I asked my Mac-only advisor then how he liked his new iPhone. He said that it was a great relief for Mac users, as there was no simple way using other smartphones to get their music on their phones. With the iPhone, it was just automatic. Later that year I bought the Apple TV too. I had a big screen projector and some nice speakers I had built myself, and I wanted to play my iTunes music on them. Well, Apple TV offered the easiest interface to do that, as it seamlessly interfaced with my PC. I could also use my iPod Touch as a remote control to play the music. It was at that point that I truly began to admire Apple's consistency and commitment to user friendliness. Here I was, using my iPod to stream music to my Apple TV from iTunes in a simple and efficient manner. It felt simply great. I was completely hooked. It was a matter of time then to get an iPhone as soon as I moved to my new job in London. It just didn't make sense to carry two devices, an MP3 player and a phone, at the same time with me.

My excitement over new Apple products has faded since then. It's not that I don't enjoy using them , or that they're not cool, but Apple is everywhere now and it doesn't feel like I am doing something special anymore. Back then it felt great to own an iPhone or an Apple TV - I was one of the select few.

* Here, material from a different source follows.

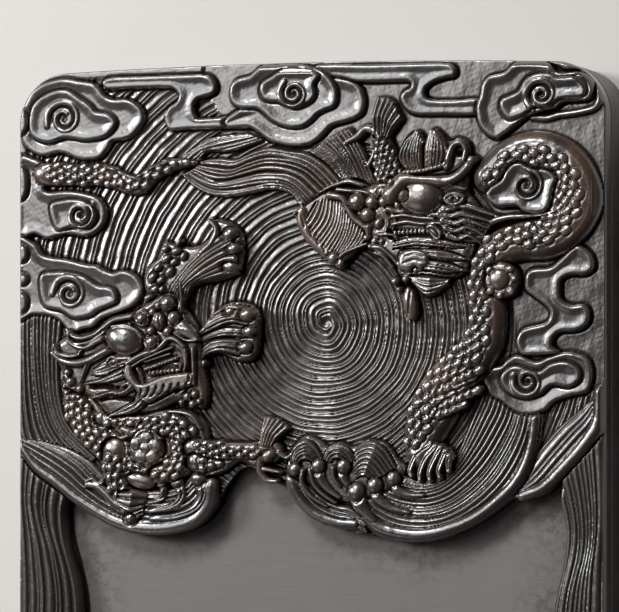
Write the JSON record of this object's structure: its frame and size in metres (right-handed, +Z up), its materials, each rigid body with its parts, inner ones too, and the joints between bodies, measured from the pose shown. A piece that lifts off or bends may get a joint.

It may also be that with all this popularity, it's hard to catch consumers off-guard anymore. Everyone was expecting the iPad when it was announced, and it feels almost natural that it has now dominated the tablet market. There is no surprise factor anymore. Maybe this is why I loved Steve's statement that he would quit as CEO of Apple. It was a total surprise. As David Pogue noted in a recent NYT column, we'll probably never see such a successful series of blockbuster tech products released again in our lifetime, let alone  by a single company. It was a golden decade, a tech consumer's Golden Age. And I feel incredibly lucky that after witnessing the birth and growth of the Internet, I also witnessed such a transformation in consumer technology. 

When I walk around Athens and look at the Acropolis, I remind myself of the Golden Age of Athens, led by Pericles. It lasted about 30 years, and all the buildings that can now be seen on the Acropolis, including the Parthenon, were build during that age. I feel the same thing will happen with many tech products: we'll be looking at their future editions, always reminding ourselves that it was Steve that set their foundations.

Richard Feynman at some point said that people never really die. Through discussions, friendships, and interactions with other people, the ideas and thoughts in one's mind are transfered to other people's minds, so that each person exists a little bit in other people's consciousness. This is even more true for Steve Jobs:  every one of Apple's products carries elements of his style and his way of thinking, which are then transferred to us when using them. If you've ever used an Apple product, if you've ever watched one of his keynote addresses, if you've watched his Stanford 2005 commencement speech, you've already experienced his ideas.

We all carry a little bit of Steve in us now.